Written exercise:
Your answer should consist solely of the lines from the one with "piece: piece, handle_places())" through the one with "shown = obj.evaluated_get(depsgraph)", copied exactly, endpoints included.

################

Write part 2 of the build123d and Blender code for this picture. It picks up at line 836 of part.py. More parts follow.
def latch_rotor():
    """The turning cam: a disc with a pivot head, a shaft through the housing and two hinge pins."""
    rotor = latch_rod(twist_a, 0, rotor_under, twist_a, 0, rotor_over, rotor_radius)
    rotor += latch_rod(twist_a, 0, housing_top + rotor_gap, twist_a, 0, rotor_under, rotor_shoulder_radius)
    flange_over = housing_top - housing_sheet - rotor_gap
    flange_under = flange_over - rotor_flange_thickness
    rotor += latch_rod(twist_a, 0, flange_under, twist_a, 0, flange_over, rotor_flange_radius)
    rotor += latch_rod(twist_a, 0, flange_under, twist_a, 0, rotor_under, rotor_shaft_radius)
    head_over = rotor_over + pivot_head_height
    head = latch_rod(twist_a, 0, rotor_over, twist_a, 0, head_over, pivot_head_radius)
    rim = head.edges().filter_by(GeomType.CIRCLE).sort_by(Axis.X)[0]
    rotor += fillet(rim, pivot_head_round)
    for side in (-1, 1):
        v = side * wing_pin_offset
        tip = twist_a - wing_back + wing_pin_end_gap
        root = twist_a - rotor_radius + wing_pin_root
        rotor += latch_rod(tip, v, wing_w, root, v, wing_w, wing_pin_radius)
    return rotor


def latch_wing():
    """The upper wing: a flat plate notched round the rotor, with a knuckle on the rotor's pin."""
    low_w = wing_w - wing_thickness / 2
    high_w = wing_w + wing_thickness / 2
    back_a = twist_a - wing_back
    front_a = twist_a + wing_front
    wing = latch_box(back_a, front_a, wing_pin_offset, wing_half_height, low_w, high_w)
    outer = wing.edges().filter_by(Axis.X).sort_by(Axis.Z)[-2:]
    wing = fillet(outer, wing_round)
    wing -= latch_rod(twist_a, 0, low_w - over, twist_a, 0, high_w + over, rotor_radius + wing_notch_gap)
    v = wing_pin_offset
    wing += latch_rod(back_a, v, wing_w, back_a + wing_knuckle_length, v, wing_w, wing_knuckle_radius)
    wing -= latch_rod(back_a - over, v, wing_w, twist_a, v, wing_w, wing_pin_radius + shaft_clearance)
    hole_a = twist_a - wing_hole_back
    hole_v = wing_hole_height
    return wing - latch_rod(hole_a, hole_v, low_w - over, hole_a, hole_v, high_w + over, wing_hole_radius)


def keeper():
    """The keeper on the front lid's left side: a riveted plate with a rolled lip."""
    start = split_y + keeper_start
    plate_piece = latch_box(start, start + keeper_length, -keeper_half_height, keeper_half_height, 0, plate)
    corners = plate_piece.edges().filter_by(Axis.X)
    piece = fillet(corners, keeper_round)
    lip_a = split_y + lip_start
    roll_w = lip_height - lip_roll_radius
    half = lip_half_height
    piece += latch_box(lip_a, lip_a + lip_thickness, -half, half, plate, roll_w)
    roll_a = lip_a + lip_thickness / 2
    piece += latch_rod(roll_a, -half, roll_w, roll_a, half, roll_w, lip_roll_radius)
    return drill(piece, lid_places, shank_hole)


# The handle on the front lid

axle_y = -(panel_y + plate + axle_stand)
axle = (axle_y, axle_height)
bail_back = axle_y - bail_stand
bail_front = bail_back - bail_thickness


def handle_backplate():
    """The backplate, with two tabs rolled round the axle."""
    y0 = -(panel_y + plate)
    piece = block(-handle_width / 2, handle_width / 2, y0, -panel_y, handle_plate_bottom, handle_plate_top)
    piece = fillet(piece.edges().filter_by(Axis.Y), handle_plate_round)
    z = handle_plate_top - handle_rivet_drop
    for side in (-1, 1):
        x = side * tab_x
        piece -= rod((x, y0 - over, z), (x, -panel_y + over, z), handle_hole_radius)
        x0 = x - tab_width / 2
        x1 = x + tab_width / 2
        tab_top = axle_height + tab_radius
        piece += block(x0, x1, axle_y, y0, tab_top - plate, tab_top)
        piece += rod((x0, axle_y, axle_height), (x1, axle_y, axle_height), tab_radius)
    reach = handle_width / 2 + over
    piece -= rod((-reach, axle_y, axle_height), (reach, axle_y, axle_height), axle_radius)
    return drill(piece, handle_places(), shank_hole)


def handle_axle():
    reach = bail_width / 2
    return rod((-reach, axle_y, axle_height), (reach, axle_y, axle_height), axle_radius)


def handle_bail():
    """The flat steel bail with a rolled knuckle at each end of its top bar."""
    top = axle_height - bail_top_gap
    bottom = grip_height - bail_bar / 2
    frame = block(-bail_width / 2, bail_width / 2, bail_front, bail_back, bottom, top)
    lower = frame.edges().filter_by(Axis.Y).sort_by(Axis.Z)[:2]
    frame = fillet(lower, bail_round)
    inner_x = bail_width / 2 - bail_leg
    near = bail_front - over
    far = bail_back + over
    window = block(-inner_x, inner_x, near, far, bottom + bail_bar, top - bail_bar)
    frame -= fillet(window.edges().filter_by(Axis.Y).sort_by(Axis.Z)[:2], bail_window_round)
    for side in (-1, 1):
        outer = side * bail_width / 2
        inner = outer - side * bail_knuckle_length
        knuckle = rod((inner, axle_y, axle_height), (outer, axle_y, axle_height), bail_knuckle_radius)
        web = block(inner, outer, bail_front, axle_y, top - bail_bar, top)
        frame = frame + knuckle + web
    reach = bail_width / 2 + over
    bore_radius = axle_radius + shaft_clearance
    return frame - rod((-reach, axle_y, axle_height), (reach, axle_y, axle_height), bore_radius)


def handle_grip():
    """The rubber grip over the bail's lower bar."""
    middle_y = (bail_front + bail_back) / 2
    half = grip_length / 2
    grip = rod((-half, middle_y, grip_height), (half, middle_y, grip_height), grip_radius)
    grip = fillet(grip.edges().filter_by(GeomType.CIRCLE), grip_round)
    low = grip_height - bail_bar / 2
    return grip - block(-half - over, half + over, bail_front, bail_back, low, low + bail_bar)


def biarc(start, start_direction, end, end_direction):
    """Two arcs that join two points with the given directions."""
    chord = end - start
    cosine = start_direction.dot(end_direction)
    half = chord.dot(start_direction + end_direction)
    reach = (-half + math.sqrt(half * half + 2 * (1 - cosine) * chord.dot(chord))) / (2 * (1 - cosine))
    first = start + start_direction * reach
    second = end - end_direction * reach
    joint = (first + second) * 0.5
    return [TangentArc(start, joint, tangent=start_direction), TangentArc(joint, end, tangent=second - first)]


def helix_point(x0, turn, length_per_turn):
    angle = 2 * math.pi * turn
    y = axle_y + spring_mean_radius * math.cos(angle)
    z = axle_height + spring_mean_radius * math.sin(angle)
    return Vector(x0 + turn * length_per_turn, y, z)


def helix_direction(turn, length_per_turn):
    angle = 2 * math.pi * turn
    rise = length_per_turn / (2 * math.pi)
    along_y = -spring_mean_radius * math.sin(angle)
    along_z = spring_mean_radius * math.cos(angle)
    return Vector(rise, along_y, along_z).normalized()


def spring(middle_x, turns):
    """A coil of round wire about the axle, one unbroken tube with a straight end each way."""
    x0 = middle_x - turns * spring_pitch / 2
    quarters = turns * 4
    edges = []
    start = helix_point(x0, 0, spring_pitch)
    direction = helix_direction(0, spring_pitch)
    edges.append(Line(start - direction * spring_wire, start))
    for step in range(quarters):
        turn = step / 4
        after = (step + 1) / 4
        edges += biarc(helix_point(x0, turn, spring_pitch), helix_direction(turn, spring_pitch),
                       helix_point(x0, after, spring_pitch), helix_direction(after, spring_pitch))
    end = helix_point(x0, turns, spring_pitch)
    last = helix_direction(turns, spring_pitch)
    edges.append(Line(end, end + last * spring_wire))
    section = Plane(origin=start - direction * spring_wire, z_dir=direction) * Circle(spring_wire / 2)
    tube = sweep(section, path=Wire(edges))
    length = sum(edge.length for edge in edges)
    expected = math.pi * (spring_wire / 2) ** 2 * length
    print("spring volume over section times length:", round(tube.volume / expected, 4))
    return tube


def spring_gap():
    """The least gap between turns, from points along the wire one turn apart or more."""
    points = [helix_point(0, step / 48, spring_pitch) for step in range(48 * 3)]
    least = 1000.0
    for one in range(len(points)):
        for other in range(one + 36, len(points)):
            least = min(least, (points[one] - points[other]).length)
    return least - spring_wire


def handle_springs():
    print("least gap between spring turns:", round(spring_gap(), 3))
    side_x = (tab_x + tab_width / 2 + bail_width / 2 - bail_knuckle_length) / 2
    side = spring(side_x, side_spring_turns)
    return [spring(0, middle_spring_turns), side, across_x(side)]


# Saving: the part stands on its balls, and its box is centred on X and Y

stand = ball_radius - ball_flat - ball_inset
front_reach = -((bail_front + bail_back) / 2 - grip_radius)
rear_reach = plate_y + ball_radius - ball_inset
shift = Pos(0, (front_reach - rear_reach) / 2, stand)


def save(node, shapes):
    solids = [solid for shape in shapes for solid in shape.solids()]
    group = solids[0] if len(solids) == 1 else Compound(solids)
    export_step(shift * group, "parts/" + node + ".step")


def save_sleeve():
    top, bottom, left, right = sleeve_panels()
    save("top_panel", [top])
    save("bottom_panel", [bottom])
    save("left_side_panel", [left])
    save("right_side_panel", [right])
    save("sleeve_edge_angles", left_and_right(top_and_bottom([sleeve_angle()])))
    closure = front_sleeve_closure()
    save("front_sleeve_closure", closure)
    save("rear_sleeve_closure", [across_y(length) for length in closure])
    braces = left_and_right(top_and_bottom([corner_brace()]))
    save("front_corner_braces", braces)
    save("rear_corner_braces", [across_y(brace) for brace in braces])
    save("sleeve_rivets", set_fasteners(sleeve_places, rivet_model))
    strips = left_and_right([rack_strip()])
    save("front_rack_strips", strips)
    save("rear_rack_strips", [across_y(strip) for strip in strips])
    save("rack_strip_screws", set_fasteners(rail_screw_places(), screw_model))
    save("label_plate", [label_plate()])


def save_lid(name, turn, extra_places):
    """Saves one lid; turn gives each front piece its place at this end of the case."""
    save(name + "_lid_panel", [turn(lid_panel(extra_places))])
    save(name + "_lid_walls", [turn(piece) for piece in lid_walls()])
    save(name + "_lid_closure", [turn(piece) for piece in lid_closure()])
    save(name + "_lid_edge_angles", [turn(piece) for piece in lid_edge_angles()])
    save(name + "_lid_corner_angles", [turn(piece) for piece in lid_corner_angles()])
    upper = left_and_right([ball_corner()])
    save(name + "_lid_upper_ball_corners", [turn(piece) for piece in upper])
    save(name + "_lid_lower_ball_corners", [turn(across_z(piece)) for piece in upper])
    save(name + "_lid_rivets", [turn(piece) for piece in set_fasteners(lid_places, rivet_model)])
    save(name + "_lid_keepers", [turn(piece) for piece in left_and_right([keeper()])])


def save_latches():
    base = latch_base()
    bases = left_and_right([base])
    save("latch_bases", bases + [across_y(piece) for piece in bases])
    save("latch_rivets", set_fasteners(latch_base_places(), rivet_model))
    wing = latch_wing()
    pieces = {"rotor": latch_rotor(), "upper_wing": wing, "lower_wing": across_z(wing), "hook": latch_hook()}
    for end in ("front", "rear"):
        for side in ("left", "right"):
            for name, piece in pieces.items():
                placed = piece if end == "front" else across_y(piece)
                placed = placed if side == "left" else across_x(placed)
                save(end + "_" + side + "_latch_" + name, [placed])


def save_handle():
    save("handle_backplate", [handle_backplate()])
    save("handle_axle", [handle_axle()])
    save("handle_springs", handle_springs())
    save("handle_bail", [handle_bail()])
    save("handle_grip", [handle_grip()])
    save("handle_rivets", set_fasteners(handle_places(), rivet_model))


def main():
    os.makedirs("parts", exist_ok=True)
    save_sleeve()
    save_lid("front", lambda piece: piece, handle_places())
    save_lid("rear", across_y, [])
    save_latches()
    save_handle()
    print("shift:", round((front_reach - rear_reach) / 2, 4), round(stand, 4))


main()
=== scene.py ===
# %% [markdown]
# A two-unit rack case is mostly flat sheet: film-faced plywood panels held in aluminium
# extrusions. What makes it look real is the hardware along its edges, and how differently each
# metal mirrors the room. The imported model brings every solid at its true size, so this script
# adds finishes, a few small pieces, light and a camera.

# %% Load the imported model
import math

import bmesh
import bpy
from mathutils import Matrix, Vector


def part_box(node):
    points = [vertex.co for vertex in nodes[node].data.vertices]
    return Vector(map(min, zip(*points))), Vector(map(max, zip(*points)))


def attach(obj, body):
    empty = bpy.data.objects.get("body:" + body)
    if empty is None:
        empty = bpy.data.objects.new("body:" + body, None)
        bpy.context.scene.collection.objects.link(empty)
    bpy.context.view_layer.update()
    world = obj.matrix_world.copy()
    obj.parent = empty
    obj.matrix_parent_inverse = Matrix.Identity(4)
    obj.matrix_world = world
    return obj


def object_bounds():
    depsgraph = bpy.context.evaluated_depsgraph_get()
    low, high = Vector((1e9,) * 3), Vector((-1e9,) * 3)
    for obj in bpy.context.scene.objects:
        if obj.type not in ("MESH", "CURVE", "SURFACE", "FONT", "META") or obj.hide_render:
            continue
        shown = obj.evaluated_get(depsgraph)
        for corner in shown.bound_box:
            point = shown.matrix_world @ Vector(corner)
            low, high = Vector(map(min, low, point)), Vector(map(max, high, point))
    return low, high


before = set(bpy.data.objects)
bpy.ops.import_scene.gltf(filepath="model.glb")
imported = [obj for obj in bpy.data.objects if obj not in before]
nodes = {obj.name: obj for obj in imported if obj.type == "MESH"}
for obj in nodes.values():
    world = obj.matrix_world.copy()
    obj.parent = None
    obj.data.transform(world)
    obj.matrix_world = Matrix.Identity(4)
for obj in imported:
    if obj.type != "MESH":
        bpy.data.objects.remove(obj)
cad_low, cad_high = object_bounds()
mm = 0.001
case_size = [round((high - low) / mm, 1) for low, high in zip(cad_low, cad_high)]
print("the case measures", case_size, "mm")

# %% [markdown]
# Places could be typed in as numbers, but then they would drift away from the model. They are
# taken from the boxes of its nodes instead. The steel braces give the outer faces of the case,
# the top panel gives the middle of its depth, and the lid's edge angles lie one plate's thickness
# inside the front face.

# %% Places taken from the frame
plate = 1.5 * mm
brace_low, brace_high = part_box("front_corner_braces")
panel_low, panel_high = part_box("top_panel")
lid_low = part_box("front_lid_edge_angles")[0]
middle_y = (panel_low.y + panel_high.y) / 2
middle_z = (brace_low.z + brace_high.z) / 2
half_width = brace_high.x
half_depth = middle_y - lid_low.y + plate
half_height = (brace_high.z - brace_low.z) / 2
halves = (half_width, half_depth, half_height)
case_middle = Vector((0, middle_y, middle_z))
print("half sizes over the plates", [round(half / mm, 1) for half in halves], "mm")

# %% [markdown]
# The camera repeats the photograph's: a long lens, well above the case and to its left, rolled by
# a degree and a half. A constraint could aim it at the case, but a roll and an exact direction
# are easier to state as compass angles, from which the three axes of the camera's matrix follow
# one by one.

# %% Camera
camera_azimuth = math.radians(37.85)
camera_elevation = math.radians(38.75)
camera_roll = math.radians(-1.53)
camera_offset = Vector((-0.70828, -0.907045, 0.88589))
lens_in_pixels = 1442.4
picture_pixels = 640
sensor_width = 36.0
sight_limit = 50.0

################

Expected answer:
    save_lid("front", lambda piece: piece, handle_places())
    save_lid("rear", across_y, [])
    save_latches()
    save_handle()
    print("shift:", round((front_reach - rear_reach) / 2, 4), round(stand, 4))


main()
=== scene.py ===
# %% [markdown]
# A two-unit rack case is mostly flat sheet: film-faced plywood panels held in aluminium
# extrusions. What makes it look real is the hardware along its edges, and how differently each
# metal mirrors the room. The imported model brings every solid at its true size, so this script
# adds finishes, a few small pieces, light and a camera.

# %% Load the imported model
import math

import bmesh
import bpy
from mathutils import Matrix, Vector


def part_box(node):
    points = [vertex.co for vertex in nodes[node].data.vertices]
    return Vector(map(min, zip(*points))), Vector(map(max, zip(*points)))


def attach(obj, body):
    empty = bpy.data.objects.get("body:" + body)
    if empty is None:
        empty = bpy.data.objects.new("body:" + body, None)
        bpy.context.scene.collection.objects.link(empty)
    bpy.context.view_layer.update()
    world = obj.matrix_world.copy()
    obj.parent = empty
    obj.matrix_parent_inverse = Matrix.Identity(4)
    obj.matrix_world = world
    return obj


def object_bounds():
    depsgraph = bpy.context.evaluated_depsgraph_get()
    low, high = Vector((1e9,) * 3), Vector((-1e9,) * 3)
    for obj in bpy.context.scene.objects:
        if obj.type not in ("MESH", "CURVE", "SURFACE", "FONT", "META") or obj.hide_render:
            continue
        shown = obj.evaluated_get(depsgraph)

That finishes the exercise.